Europe badly needs a single digital market

#CriticalThinking

Picture of Birgitte Andersen
Birgitte Andersen

CEO of Big Innovation Centre

Right around the world we need to recognise that the economics of content creation and distribution have been transformed. Digital copying comes at virtually no cost, and digital distribution means that successful content can reach billions of global consumers in weeks rather than years; costs and risks are lower, and the potential rewards are higher.

So it seems a paradox that the world is defying economic logic and keeps on lengthening copyright terms. Another paradox is that the EU is creating a tighter licensing market when the rest of the world is opening up.

While the EU’s copyright system sets out a detailed list of what you can do with content, rather than stating general principles, the UK has started a programme of reform that seeks to create the “space to innovate” which the U.S. fair use system allows. In the U.S., the basic principle is that if you’re not competing with the originator of the work or harming that person’s ability to monetise it, you are engaging in “fair use” which allows new innovative uses to grow without restrictive licensing. The UK approach is to create the same freedoms through specific exceptions and limitations to copyright in private format shifting, not for profit text and data mining, parody, records and archives, education and a range of other areas. In every case, the objective is to retain the creative incentives provided by copyright, but remove the blockages to innovation that arise from the fact that most digital processes technically copy content, and under EU law technically infringe copyright.
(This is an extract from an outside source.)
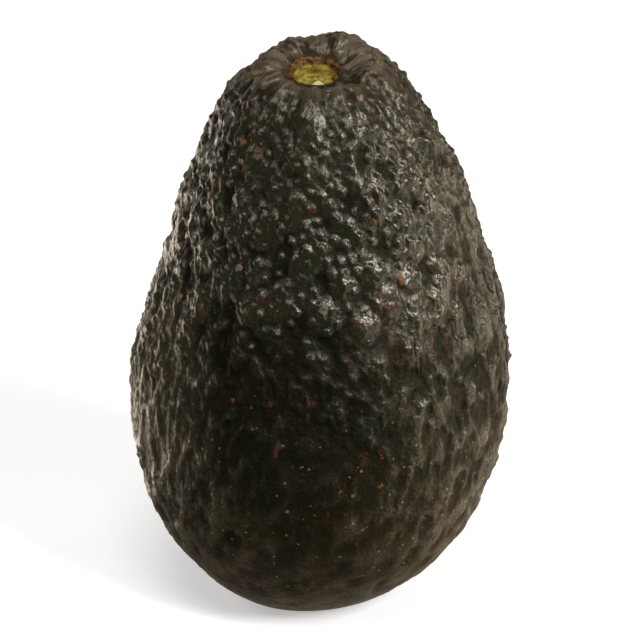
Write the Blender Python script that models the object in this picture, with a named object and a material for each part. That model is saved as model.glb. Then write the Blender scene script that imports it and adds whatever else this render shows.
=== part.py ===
"""A ripe, dark, pebble-skinned avocado, picked, with its stem button gone, standing on its blossom end.

The fruit is one solid. Units are metres and +Z is up. The origin is the centre of the small flat spot that the
fruit stands on, and its neck leans towards -Y, so that the stem scar on top faces up and to the front.

The skin is a geodesic sphere laid over the fruit. Each point of the coarse sphere is the top of one pebble, and
the points that the second subdivision adds are the pebbles' flanks and the valleys between them.
"""

import math
import random

import bmesh
import bpy
import numpy as np

MM = 0.001

# Body: (radius, height) in millimetres up the fruit's straight axis, from the blossom end to the stem scar
PROFILE_MM = (
    (0.0, -0.9),
    (11.0, 0.3),
    (20.9, 6.7),
    (29.2, 17.2),
    (34.1, 32.0),
    (34.4, 48.5),
    (30.5, 64.5),
    (25.5, 80.5),
    (20.3, 93.5),
    (15.2, 102.0),
    (8.0, 107.5),
    (5.0, 106.1),
    (0.0, 105.2),
)
PROFILE_SAMPLES = 400
FOOT_FADE_MM = 7.0  # height over which the pebbles start above the flat spot

# Neck: its bend towards -Y, and the fruit's slight sway to +X, a cubic in the share of its height
BEND_START_MM = 45.0
NECK_LENGTH_MM = 62.5
NECK_BEND = math.radians(15.0)
SWAY_MM = (2.6, 7.1, -7.6)

# Pebbles: how many along an edge of the icosahedron, and pairs of a height with the pebbles' rise and crowding there
PEBBLES_PER_EDGE = 8
PEBBLE_SCATTER = 0.027
PEBBLE_RISE_MM = ((0.0, 0.50), (15.0, 0.85), (35.0, 1.15), (60.0, 1.40), (88.0, 1.40), (100.0, 0.95), (107.0, 0.50))
CROWDING = ((0.0, 0.75), (35.0, 0.85), (60.0, 1.1), (85.0, 1.35), (107.0, 1.5))
RISE_SPREAD = 0.35
SIDE_FLANK = 0.42  # share of a pebble's rise left on its flanks, beside its top
RIDGE_FLANK = 0.62  # and above and below it
VALLEY_DEPTH = 0.80  # share of a full rise by which the valleys lie below the body's own surface
SEED = 7

# Broad unevenness: many faint random lumps, then named ones (azimuth, height in mm, reach, rise in mm)
FAINT_LUMPS = 90
FAINT_REACH = 0.17
FAINT_RISE_MM = 0.42
LUMPS = (
    (180.0, 69.0, 0.22, -0.9),
    (176.0, 78.5, 0.11, 0.7),
    (180.0, 101.0, 0.20, 1.1),
    (2.0, 63.0, 0.22, 0.7),
    (0.0, 97.0, 0.16, -0.5),
    (62.0, 106.0, 0.17, 0.8),
    (112.0, 106.0, 0.05, -0.9),
    (145.0, 104.0, 0.10, 0.5),
)

# Folds that run down from the stem scar: (number round the neck, phase, rise in mm)
FOLDS = ((5, 0.4, 0.30), (8, 2.1, 0.42), (13, 4.0, 0.34))
FOLD_START_MM = 76.0
FOLD_FULL_MM = 104.0

# Stem scar: a shallow round cup left by the stem button
SCAR_RADIUS_MM = 4.8
SCAR_FLOOR_RADIUS_MM = 4.3
SCAR_FLOOR_MM = 104.3
SCAR_DOME_MM = 0.35
SCAR_OFFSET_MM = 1.2  # how far the scar sits to the -X side of the neck's middle
SCAR_SIDES = 40
CUTTER_TOP_MM = 112.0

SKIN_COLOUR = (0.030, 0.028, 0.016, 1.0)
SCAR_COLOUR = (0.42, 0.34, 0.07, 1.0)


def clear_scene():
    for item in list(bpy.data.objects):
        bpy.data.objects.remove(item, do_unlink=True)


def collection(name):
    made = bpy.data.collections.new(name)
    bpy.context.scene.collection.children.link(made)
    return made


def finish(name, colour, roughness):
    material = bpy.data.materials.new(name)
    material.use_nodes = True
    shader = material.node_tree.nodes["Principled BSDF"]
    shader.inputs["Base Color"].default_value = colour
    shader.inputs["Roughness"].default_value = roughness
    shader.inputs["Metallic"].default_value = 0.0
    material.diffuse_color = colour
    return material


def smooth_step(value, low, high):
    share = np.clip((value - low) / (high - low), 0.0, 1.0)
    return share * share * (3.0 - 2.0 * share)


def spline(places, values, wanted):
    """The natural cubic spline through values at places, read at the places wanted."""
    gaps = np.diff(places)
    count = len(places)
    system = np.eye(count)
    right = np.zeros((count, values.shape[1]))
    slopes = np.diff(values, axis=0) / gaps[:, None]
    for i in range(1, count - 1):
        system[i, i - 1 : i + 2] = gaps[i - 1], 2.0 * (gaps[i - 1] + gaps[i]), gaps[i]
        right[i] = 6.0 * (slopes[i] - slopes[i - 1])
    curvature = np.linalg.solve(system, right)
    span = np.clip(np.searchsorted(places, wanted, side="right") - 1, 0, count - 2)
    gap = gaps[span][:, None]
    before = (wanted - places[span])[:, None]
    after = gap - before
    return (
        (curvature[span] * after**3 + curvature[span + 1] * before**3) / (6.0 * gap)
        + (values[span] / gap - curvature[span] * gap / 6.0) * after
        + (values[span + 1] / gap - curvature[span + 1] * gap / 6.0) * before
    )


def body_profile():
    """(share of the skin below each sample, weighted by its crowding, radii, heights), from blossom end to stem."""
    points = np.array(PROFILE_MM)
    chords = np.concatenate([[0.0], np.cumsum(np.linalg.norm(np.diff(points, axis=0), axis=1))])
    samples = spline(chords, points, np.linspace(0.0, chords[-1], PROFILE_SAMPLES))
    radii = np.maximum(samples[:, 0], 0.0)
    steps = np.linalg.norm(np.diff(samples, axis=0), axis=1)
    levels, crowding = np.array(CROWDING).T
    bands = steps * (radii[1:] + radii[:-1]) * np.interp(samples[1:, 1], levels, crowding)
    area = np.concatenate([[0.0], np.cumsum(bands)])
    return area / area[-1], radii, samples[:, 1]


def on_body(directions, profile):
    """The straight body's points, in millimetres, for directions on the unit sphere."""
    area, radii, heights = profile
    share = (1.0 + directions[:, 2]) / 2.0
    azimuth = np.arctan2(directions[:, 1], directions[:, 0])
    radius = np.interp(share, area, radii)
    return np.stack([radius * np.cos(azimuth), radius * np.sin(azimuth), np.interp(share, area, heights)], axis=1)


def leaned(points):
    """Bends the neck towards -Y round a circle, and sways the fruit to +X."""
    x, y, z = points.T
    turn_rate = NECK_BEND / NECK_LENGTH_MM
    along = np.maximum(z - BEND_START_MM, 0.0)
    turn = turn_rate * along
    bent_y = y * np.cos(turn) - (1.0 - np.cos(turn)) / turn_rate
    bent_z = np.minimum(z, BEND_START_MM) + np.sin(turn) / turn_rate + y * np.sin(turn)
    up = np.clip(z / PROFILE_MM[-1][1], 0.0, 1.05)
    sway = sum(part * up**power for power, part in enumerate(SWAY_MM, start=1))
    return np.stack([x + sway, bent_y, bent_z], axis=1)


def toward(azimuth, height, profile):
    """The sphere's direction for a place on the skin, from its azimuth in degrees and its height in millimetres."""
    area, _, heights = profile
    outside = np.argmax(heights) + 1
    z = 2.0 * np.interp(height, heights[:outside], area[:outside]) - 1.0
    ring = math.sqrt(1.0 - z * z)
    angle = math.radians(azimuth)
    return ring * math.cos(angle), ring * math.sin(angle), z


def unevenness(directions, profile):
    """Rise of the broad lumps over the body, in millimetres."""
    draw = random.Random(SEED)
    centres, reaches, rises = [], [], []
    for _ in range(FAINT_LUMPS):
        z = draw.uniform(-1.0, 1.0)
        angle = draw.uniform(0.0, 2.0 * math.pi)
        ring = math.sqrt(1.0 - z * z)
        centres.append((ring * math.cos(angle), ring * math.sin(angle), z))
        reaches.append(FAINT_REACH * draw.uniform(0.7, 1.3))
        rises.append(draw.uniform(-FAINT_RISE_MM, FAINT_RISE_MM))
    for azimuth, height, reach, rise in LUMPS:
        centres.append(toward(azimuth, height, profile))
        reaches.append(reach)
        rises.append(rise)
    apart = 2.0 - 2.0 * directions @ np.array(centres).T
    return np.exp(-apart / np.array(reaches) ** 2) @ np.array(rises)


def folds(directions, heights):
    """Rise of the folds that run down the neck from the stem scar, in millimetres."""
    azimuth = np.arctan2(directions[:, 1], directions[:, 0])
    waves = sum(rise * np.cos(count * azimuth + phase) for count, phase, rise in FOLDS)
    polar_fade = smooth_step(np.hypot(directions[:, 0], directions[:, 1]), 0.10, 0.30)
    return waves * smooth_step(heights, FOLD_START_MM, FOLD_FULL_MM) * polar_fade


def geodesic():
    """(sphere, number of pebbles): the first points, those of a coarse geodesic sphere scattered a little, are the
    tops of the pebbles. Subdividing it again adds the pebbles' flanks and the valleys between them."""
    sphere = bmesh.new()
    bmesh.ops.create_icosphere(sphere, subdivisions=1, radius=1.0)
    bmesh.ops.subdivide_edges(sphere, edges=sphere.edges[:], cuts=PEBBLES_PER_EDGE - 1, use_grid_fill=True)
    draw = random.Random(SEED)
    for vertex in sphere.verts:
        place = vertex.co.normalized()
        if abs(place.z) < 0.9999:
            for axis in range(3):
                place[axis] += draw.uniform(-PEBBLE_SCATTER, PEBBLE_SCATTER)
        vertex.co = place.normalized()
    pebble_count = len(sphere.verts)
    bmesh.ops.subdivide_edges(sphere, edges=sphere.edges[:], cuts=2, use_grid_fill=True)
    for vertex in sphere.verts:
        vertex.co.normalize()
    sphere.verts.index_update()
    return sphere, pebble_count


def pebble_shares(sphere, pebble_count):
    """Each point's share of a full rise: most on a pebble's top, some on its flanks and none in the valleys."""
    draw = random.Random(SEED + 1)
    sizes = [draw.uniform(1.0 - RISE_SPREAD, 1.0 + RISE_SPREAD) for _ in range(pebble_count)]
    shares = np.zeros(len(sphere.verts))
    for vertex in sphere.verts:
        if vertex.index < pebble_count:
            shares[vertex.index] = sizes[vertex.index]
            continue
        tops = [edge.other_vert(vertex) for edge in vertex.link_edges]
        tops = [top for top in tops if top.index < pebble_count]
        if tops:
            way = (vertex.co - tops[0].co).normalized()
            flank = SIDE_FLANK + (RIDGE_FLANK - SIDE_FLANK) * way.z**2
            shares[vertex.index] = flank * sizes[tops[0].index]
    return shares


def fruit_mesh(profile):
    sphere, pebble_count = geodesic()
    directions = np.array([vertex.co for vertex in sphere.verts])
    straight = on_body(directions, profile)
    heights = straight[:, 2]
    levels, full_rises = np.array(PEBBLE_RISE_MM).T
    full = np.interp(heights, levels, full_rises) * smooth_step(heights, 0.0, FOOT_FADE_MM)
    rises = full * (pebble_shares(sphere, pebble_count) - VALLEY_DEPTH)
    rises += unevenness(directions, profile) + folds(directions, heights)
    for vertex, point in zip(sphere.verts, leaned(straight) * MM):
        vertex.co = point
    sphere.normal_update()
    for vertex, rise in zip(sphere.verts, rises * MM):
        vertex.co += vertex.normal * float(rise)
        vertex.co.z = max(vertex.co.z, 0.0)
    mesh = bpy.data.meshes.new("avocado")
    sphere.to_mesh(mesh)
    sphere.free()
    return mesh


def scar_cutter(into):
    """A turned plug for the stem scar, with a floor that rises a little in the middle, leaned with the neck."""
    outline = (
        (0.0, CUTTER_TOP_MM),
        (SCAR_RADIUS_MM + 0.3, CUTTER_TOP_MM),
        (SCAR_RADIUS_MM, SCAR_FLOOR_MM + 1.0),
        (SCAR_FLOOR_RADIUS_MM, SCAR_FLOOR_MM),
        (SCAR_FLOOR_RADIUS_MM / 2.0, SCAR_FLOOR_MM + 0.7 * SCAR_DOME_MM),
        (0.0, SCAR_FLOOR_MM + SCAR_DOME_MM),
    )
    plug = bmesh.new()
    corners = [plug.verts.new((radius, 0.0, height)) for radius, height in outline]
    for upper, lower in zip(corners, corners[1:]):
        plug.edges.new((upper, lower))
    bmesh.ops.spin(
        plug,
        geom=plug.verts[:] + plug.edges[:],
        cent=(0.0, 0.0, 0.0),
        axis=(0.0, 0.0, 1.0),
        angle=2.0 * math.pi,
        steps=SCAR_SIDES,
        use_merge=True,
    )
    bmesh.ops.remove_doubles(plug, verts=plug.verts[:], dist=1e-4)
    points = np.array([vertex.co for vertex in plug.verts]) - (SCAR_OFFSET_MM, 0.0, 0.0)
    for vertex, point in zip(plug.verts, leaned(points) * MM):
        vertex.co = point
    bmesh.ops.recalc_face_normals(plug, faces=plug.faces[:])
    mesh = bpy.data.meshes.new("stem_scar_cutter")
    plug.to_mesh(mesh)
    plug.free()
    mesh.materials.append(finish("stem_scar", SCAR_COLOUR, 0.55))
    cutter = bpy.data.objects.new("stem_scar_cutter", mesh)
    cutter.hide_render = True
    cutter.display_type = "WIRE"
    into.objects.link(cutter)
    return cutter


def build_avocado():
    fruit_parts = collection("avocado_parts")
    cutters = collection("cutters")
    mesh = fruit_mesh(body_profile())
    mesh.materials.append(finish("skin", SKIN_COLOUR, 0.38))
    mesh.shade_smooth()
    fruit = bpy.data.objects.new("avocado", mesh)
    fruit_parts.objects.link(fruit)
    cut = fruit.modifiers.new("stem scar", "BOOLEAN")
    cut.operation = "DIFFERENCE"
    cut.object = scar_cutter(cutters)
    cut.material_mode = "TRANSFER"


clear_scene()
build_avocado()
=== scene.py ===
"""The look of a ripe, dark, pebble-skinned avocado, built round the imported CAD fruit.

The fruit stands on its blossom end. Its skin replaces the CAD node with a finer mesh of the same form, on the
same turned profile, lean and sway, with lumps and folds to match and the pebbles at life size. The stem scar
is a piece of its own, set into the skin's top.
Places on the fruit are an azimuth in degrees, from +X towards +Y, and a height in millimetres up its straight
axis, before the neck leans. The photograph looks along +Y, so its near side is azimuth -90.
"""

import math
import random

import bmesh
import bpy
import numpy as np
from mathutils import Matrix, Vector, kdtree, noise


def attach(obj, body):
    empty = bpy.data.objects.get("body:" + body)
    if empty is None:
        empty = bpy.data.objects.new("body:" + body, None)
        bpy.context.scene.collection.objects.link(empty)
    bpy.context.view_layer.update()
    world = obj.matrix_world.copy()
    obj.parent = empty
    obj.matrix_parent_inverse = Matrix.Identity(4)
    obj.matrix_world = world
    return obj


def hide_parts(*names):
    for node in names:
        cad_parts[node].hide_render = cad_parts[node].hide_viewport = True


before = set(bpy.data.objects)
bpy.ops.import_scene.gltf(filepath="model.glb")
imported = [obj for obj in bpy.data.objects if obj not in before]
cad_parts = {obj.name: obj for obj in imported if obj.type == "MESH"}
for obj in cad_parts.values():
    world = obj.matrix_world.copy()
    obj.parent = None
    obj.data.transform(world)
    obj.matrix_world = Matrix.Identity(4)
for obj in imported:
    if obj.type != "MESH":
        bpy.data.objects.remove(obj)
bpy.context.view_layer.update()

MM = 0.001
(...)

Industry lobbyists at the EU level maintain that the best way to deal with this is “Licensing for Europe”, which may work well for incumbents but which will tie digital innovators into a complex legal web of permissions. Basically, digital innovators – who build the new services that creators benefit from through faster and cheaper distribution – are strangled at birth by slow and complex licensing systems. That is why Google still relies for much of its innovative development on open source, because that means innovators don’t have to waste time asking people for permission to do things. Speed matters in innovation, and most licensing systems are slow.

EU innovators in digital content markets also face a disadvantage vis-à-vis the U.S., China, India, and Brazil in that regulatory systems in Europe are still mainly national. They have to cope with 28 different licensing, tax and employment regimes, and that benefits those players that have the scale to do this, who are often American. Compared to the single digital market in the U.S., new digital services face higher costs in Europe, with lower rewards. We need a real digital single market so European companies can compete on an equal footing.